Еще одна платоновская метафора памяти — как «восковой таблички», на которой оставляет свои отпечатки внешний мир — это принципиально новый для античного сознания шаг: она, во-первых, связала феномен памяти с письмом, а во-вторых, представляла память уже не как отдельное помещение, а как своего рода шпаргалку в голове. Более того, успешное пользование памятью в платоновском понимании это уже не вопрос удачного или неудачного выступления на публике, а контакт с идеальным знанием с целью усвоить его, пропустить через себя, позволить ему преобразовать себя. Средневековые монахи-неоплатоники продвинулись по этому мистическому пути еще дальше: теперь, когда тексты были записаны, приобщение к содержащемуся в них знанию, как правило сакральному и сверхценному, описывалось с помощью метафор физического насыщения, жевания и глотания, слияния читателя в одно целое с драгоценным содержимым рукописи, подобно причастнику на литургии. Это сакральное отношение к чтению как к способу благотворного преображения личности оказалось исторически очень устойчивым. В горьковском «всем хорошим во мне я обязан книгам», как и в книжном пиетете, объединяющем читающее сословие уже в XXI веке, легко просматривается наследие средневекового неоплатонизма.

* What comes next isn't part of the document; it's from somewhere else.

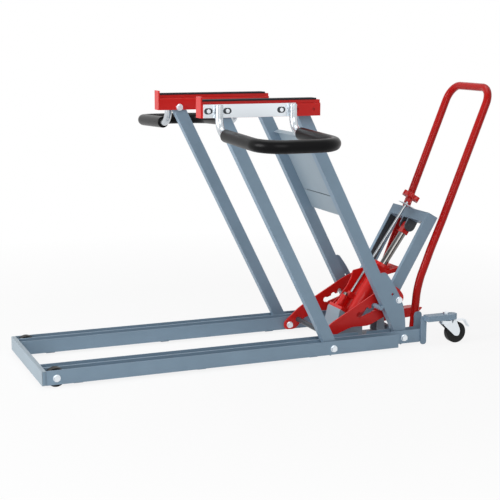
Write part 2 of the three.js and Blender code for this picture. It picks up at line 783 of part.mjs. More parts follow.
// Wheel loop: legs on the strip, bent outward, round the end and back.
const legY = stripY1 + loopTubeRadius;
const loopLine = filleted([
  vec(loopFrontX, legY, loopTop),
  vec(loopFrontX, legY, loopElbowZ),
  vec(loopFrontX, loopReach, loopElbowZ - loopDrop),
  vec(loopRearX, loopReach, loopElbowZ - loopDrop),
  vec(loopRearX, legY, loopElbowZ),
  vec(loopRearX, legY, loopTop),
], [loopBend, loopCorner, loopCorner, loopBend], bendSteps);
addPair('wheel_loop', sweep(loopLine, loopTubeRadius, coarse), zinc, 0.7, 0.35);
const foamStart = legY + loopBend + loopTubeRadius / 2;
const foamLine = filleted([
  vec(loopFrontX, foamStart, loopElbowZ - loopDrop * (foamStart - legY) / (loopReach - legY)),
  vec(loopFrontX, loopReach, loopElbowZ - loopDrop),
  vec(loopRearX, loopReach, loopElbowZ - loopDrop),
  vec(loopRearX, foamStart, loopElbowZ - loopDrop * (foamStart - legY) / (loopReach - legY)),
], [loopCorner, loopCorner], bendSteps);
addPair('loop_foam', cut(sweep(foamLine, foamRadius, coarse), [sweep(loopLine, loopTubeRadius + tidy, coarse)]),
  foamBlack, 0, 0.9);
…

Исполнительское, публичное начало в «древних информационных технологиях» было так сильно, что и античность и средневековье читали только вслух, просто не представляя себе иного способа. Времена молчаливого чтения «про себя» наступят значительно позже, а пока монахи уединялись в кабинках, чтобы своим бормотанием не мешать остальным. Но если Рим по этой причине писал без пробелов и отступов, непрерывной строкой, то средневековый скриптор, создающий рукопись не только для непосредственного исполнения, но и для хранения информации, берет на себя труд сделать рукописный текст более структурированным и легким для поиска. Появляются не связанные с содержанием текста рисунки на полях — аналоги современных галочек или «NB»; их удивительная, совсем не монастырская эмоциональная выразительность (как правило, это гротескные изображения животных в человеческой одежде и за человеческими занятиями) служит, по мнению Данцигера, мнемоническим якорем, помогающим запомнить текст, расположенный рядом.